As great as LIDAR may be to detect and map objects all around the car, it comes with a few shortcomings. For one, the beam rotates, driven by an electric motor. The many moving parts turn it into a maintenance nightmare. Google data sheets of spinning LIDARs, and you will have a hard time finding MTBF (mean time before failure) data. One does not want to think what happens to the whirling sensor once it is subjected to the harsh realities of an automobile. 

The many moving parts make the sensor expensive. Velodyne’s lowest cost VLP-16 16-channel LIDAR was announced costing $4,000 when it was introduced last year. In an industry where tough negotiations about 25 cents are a common-day occurrence, a $4K price point will cause violent head-shakings among purchasing managers of just about any OEM. 

Then, there is packaging. Designers and engineers at OEMs will tolerate the rotating coffee can type LIDAR scanner on the roof only under duress, and only for an experimental vehicle. For volume production, carmakers want to hide the scanner as much as possible in the sheet metal. This quickly turns into four LIDARs, one lurking at each corner, for a total sensor-price of a well-appointed Nissan Versa, or a stripper Ford Focus after dealer rebate. 

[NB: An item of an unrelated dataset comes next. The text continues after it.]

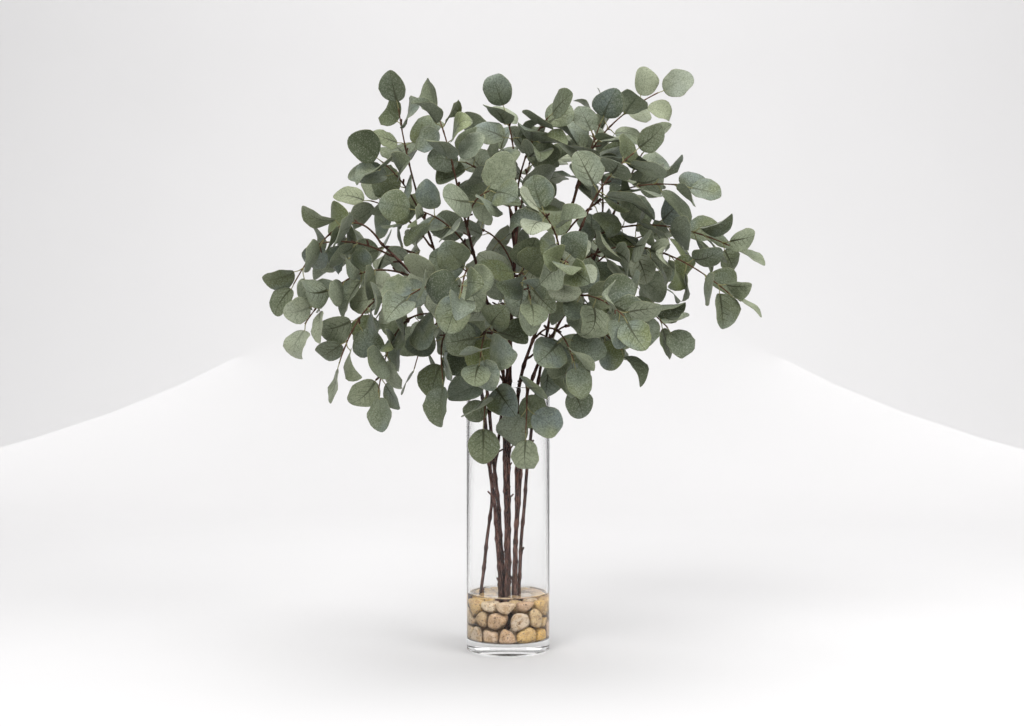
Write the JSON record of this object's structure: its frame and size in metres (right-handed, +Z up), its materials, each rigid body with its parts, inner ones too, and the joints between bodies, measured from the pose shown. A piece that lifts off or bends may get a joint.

Now we begin to fathom why Elon Musk condemns LIDAR. He simply can’t afford the spinning sensor suite, especially not since his recent calls for rigorous cost cuttings. Other OEMs face the same dilemma, but they usually don’t claim an imminent arrival of Level 5 autonomy, and they hope a more practical and more affordable LIDAR will be on hand if and when Level 5 autonomy becomes reality.

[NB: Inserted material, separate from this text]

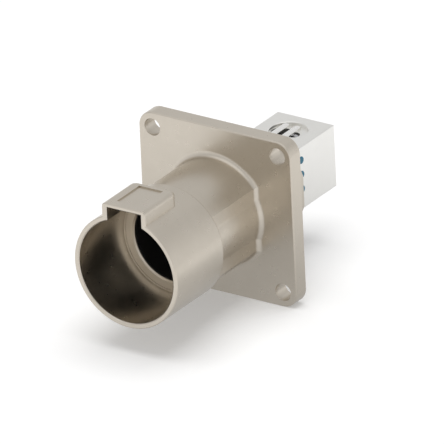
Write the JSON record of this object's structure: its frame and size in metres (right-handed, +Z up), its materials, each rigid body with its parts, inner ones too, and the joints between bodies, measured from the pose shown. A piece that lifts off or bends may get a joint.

This is where bucolic Premstätten comes in. The town is home of AMS AG, a maker of sensors such as visible and IR sensor used for 3D facial recognition in the Apple iPhone X. AMS is coming out with automotive-grade VCSEL (Vertical Cavity Surface Emitting Laser) arrays, promising to revolutionize LIDAR just like the phased array dished-out the impending end of rotating radar dishes.

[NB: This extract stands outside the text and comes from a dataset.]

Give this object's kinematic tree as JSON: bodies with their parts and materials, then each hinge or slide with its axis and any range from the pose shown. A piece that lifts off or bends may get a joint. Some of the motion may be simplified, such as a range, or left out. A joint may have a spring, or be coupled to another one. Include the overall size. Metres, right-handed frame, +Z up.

According to AMS, the company “is first to market with solid-state LiDAR illumination solutions.” You may have heard of the technology before, after all, it has been discussed for years. However, attempts usually did not make it out of the labs. Five years ago, Toyota showed impressive solid-state millimeter RADAR sensors, saying they won’t be out before 2020. If you ask Toyota these days how the things are doing, they just shrug their shoulders.

The solid-state LIDAR of AMS is no vaporware, indicated by the fact that the company just laid the groundwork for a big roll-out by partnering with German LIDAR-specialist Ibeo Automotive Systems, and with ZF Friedrichshafen, a German supplier powerhouse known among petrolheads for their 9-speed automatic transmission. Just like Bosch and Continental, ZF is pivoting away from ICE technology and into autonomous, and like Veoneer and Velodyne they are trying to bring automotive grade standards to lidar startups. Five years ago, ZF bought U.S. parts maker TRW Automotive. A broad marketing and production platform for the solid-state LIDAR appears to be guaranteed.

Compared to conventional LIDAR, AMS promises “better reliability while reducing complexity, size, weight, and cost,” and it hopes to “pave the way for massive LIDAR deployment in the automotive segment.” Asked for price and timeline, the company begged for indulgence. The Drive will stay on the story.